Das realised the game against Essex, which started on Wednesday, was a do-or-die affair for him, especially since Sehwag had done so well in the first two Tests. "I was extremely nervous in the initial phase. For the first half an hour, I really was tense for a big score," commented Das. As it happened, Das stayed on and on, hour after hour, and compiled a masterpiece on a featherbed track, hitting 32 fours and four sixes in his 480-minute, 380-ball knock.
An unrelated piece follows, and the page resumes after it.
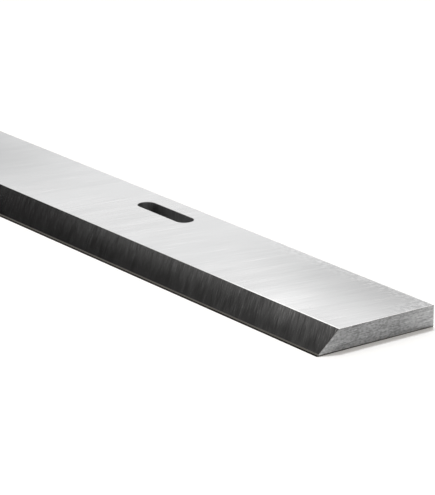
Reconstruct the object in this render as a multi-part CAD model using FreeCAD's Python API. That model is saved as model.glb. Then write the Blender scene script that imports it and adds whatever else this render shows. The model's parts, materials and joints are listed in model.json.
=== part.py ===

He was the last man to be out at a stage when just one more boundary would have given him the highest ever score by an Indian batsman in England, improving upon the 252, which Polly Umrigar had hit for the touring Indians against Cambridge University in 1959.

"I wasn't aware of that landmark," said Das. "The only thing I was interested in was to overtake my own best first class score of 253, made against Bengal in an East Zone Ranji Trophy match last year." Das surprised even his admirers by going for big shots right from the start as he has a reputation of being a dour batsman who stays long but doesn't score many runs. "People don't realise we have a set of players who are attacking batsmen and you need somebody to occupy the crease too. But still I was aware of the criticism and worked on this aspect of my batting after the West Indies tour."